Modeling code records
----------------------------------------
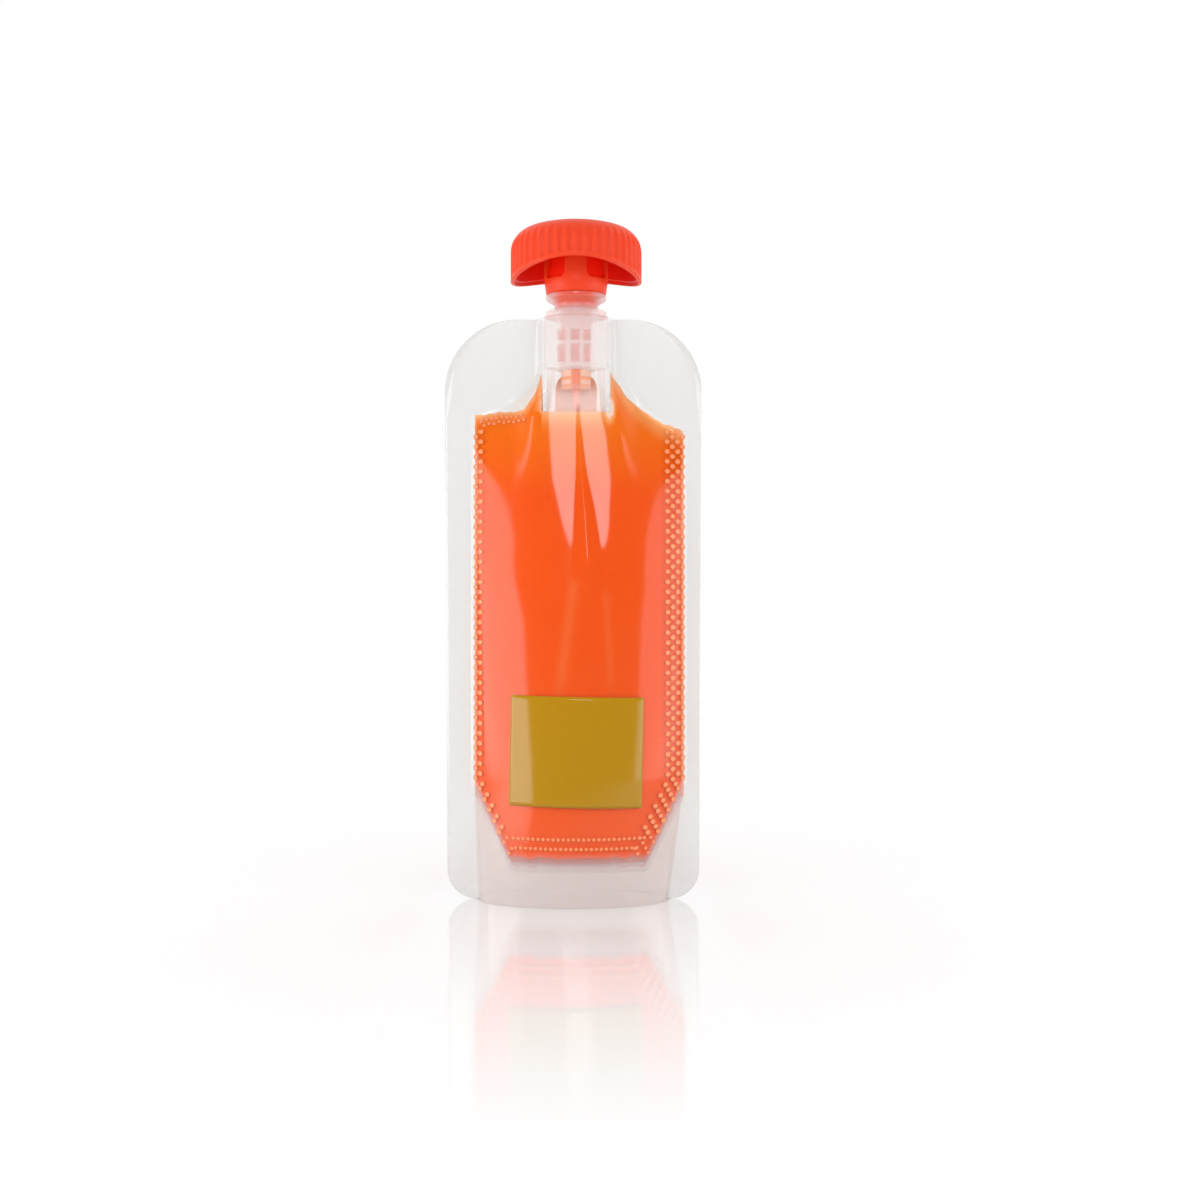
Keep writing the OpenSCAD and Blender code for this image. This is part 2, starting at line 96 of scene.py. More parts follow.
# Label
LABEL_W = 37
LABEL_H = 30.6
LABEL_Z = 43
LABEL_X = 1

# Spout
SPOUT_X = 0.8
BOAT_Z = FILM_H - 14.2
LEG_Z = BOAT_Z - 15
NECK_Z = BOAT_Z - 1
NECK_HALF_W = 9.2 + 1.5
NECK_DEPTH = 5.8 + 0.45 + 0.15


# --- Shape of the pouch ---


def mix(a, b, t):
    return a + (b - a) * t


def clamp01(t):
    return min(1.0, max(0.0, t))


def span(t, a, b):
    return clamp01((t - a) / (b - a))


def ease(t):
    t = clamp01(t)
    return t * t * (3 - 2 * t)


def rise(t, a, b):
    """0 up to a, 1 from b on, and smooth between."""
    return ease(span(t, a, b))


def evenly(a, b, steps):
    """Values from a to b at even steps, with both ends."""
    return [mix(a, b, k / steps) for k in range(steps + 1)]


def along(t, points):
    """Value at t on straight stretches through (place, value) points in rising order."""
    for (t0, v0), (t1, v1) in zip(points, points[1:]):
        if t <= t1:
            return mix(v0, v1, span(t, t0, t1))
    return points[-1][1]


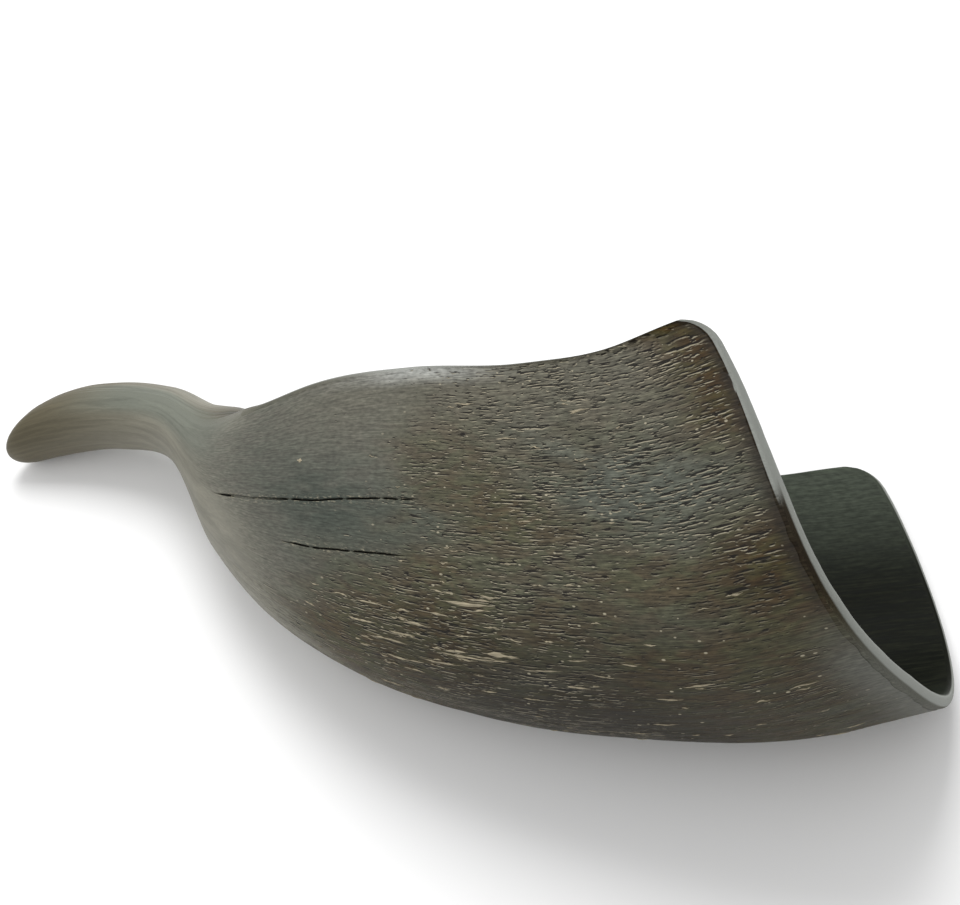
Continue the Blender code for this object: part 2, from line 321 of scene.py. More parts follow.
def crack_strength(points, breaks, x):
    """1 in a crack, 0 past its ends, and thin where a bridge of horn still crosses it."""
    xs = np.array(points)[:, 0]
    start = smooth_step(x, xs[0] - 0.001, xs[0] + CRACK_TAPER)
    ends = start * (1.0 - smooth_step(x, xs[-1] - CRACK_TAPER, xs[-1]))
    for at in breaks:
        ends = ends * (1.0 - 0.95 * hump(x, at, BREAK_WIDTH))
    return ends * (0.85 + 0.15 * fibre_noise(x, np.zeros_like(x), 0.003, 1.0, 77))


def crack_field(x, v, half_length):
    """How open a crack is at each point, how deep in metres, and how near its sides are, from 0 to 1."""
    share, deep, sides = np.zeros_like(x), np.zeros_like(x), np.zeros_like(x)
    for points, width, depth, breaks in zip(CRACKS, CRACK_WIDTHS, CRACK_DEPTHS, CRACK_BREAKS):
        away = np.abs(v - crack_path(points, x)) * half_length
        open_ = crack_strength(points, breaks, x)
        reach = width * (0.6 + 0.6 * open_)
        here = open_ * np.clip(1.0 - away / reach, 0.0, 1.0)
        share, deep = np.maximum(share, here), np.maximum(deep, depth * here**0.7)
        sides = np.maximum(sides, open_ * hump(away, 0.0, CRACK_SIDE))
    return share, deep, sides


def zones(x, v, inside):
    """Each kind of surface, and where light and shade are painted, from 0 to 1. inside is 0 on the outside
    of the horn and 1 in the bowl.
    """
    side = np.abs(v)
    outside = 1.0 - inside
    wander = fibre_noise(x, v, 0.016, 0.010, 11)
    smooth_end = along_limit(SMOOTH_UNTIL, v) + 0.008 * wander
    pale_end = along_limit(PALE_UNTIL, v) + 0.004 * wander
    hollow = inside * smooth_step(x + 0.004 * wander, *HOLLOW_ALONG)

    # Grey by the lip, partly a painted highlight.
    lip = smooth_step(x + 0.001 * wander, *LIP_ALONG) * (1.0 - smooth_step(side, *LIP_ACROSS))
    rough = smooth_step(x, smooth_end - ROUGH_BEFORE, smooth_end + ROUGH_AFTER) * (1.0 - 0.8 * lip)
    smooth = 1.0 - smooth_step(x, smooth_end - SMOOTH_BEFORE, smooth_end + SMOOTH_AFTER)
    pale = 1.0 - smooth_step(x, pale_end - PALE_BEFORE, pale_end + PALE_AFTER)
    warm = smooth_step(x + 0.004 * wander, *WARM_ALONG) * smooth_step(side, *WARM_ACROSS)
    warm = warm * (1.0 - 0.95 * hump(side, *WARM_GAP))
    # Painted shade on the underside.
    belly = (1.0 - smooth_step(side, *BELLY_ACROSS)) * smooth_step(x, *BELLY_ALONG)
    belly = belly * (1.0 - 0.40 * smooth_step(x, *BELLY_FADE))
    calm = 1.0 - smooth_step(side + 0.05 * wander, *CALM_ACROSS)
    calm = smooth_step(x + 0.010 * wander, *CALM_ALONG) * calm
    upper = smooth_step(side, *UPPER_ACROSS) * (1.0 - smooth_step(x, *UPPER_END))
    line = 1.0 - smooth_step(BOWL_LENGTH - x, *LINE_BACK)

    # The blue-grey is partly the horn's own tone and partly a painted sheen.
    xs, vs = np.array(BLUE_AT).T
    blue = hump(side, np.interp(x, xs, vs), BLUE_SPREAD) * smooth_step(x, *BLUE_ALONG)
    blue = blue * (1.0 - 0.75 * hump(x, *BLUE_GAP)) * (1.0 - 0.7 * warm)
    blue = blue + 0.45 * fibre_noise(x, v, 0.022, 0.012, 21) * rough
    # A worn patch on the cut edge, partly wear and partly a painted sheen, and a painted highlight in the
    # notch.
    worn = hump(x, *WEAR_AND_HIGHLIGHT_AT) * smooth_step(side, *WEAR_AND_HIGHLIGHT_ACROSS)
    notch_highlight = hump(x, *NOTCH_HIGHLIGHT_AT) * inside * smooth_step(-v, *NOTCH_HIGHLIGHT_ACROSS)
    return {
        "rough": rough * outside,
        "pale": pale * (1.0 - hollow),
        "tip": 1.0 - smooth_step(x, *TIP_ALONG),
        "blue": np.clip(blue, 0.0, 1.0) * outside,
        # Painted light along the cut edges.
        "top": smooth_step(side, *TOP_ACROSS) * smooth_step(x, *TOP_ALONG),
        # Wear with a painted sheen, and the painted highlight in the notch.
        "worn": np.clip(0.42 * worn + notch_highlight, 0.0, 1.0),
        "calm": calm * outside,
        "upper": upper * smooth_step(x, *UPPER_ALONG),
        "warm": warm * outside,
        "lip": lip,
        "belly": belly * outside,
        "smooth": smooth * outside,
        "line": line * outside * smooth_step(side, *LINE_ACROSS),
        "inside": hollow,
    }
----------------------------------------
## Set task
Check every line for "parts" and show the ones that have it.

## Exercise result
Keep writing the OpenSCAD and Blender code for this image. This is part 2, starting at line 96 of scene.py. More parts follow.
Continue the Blender code for this object: part 2, from line 321 of scene.py. More parts follow.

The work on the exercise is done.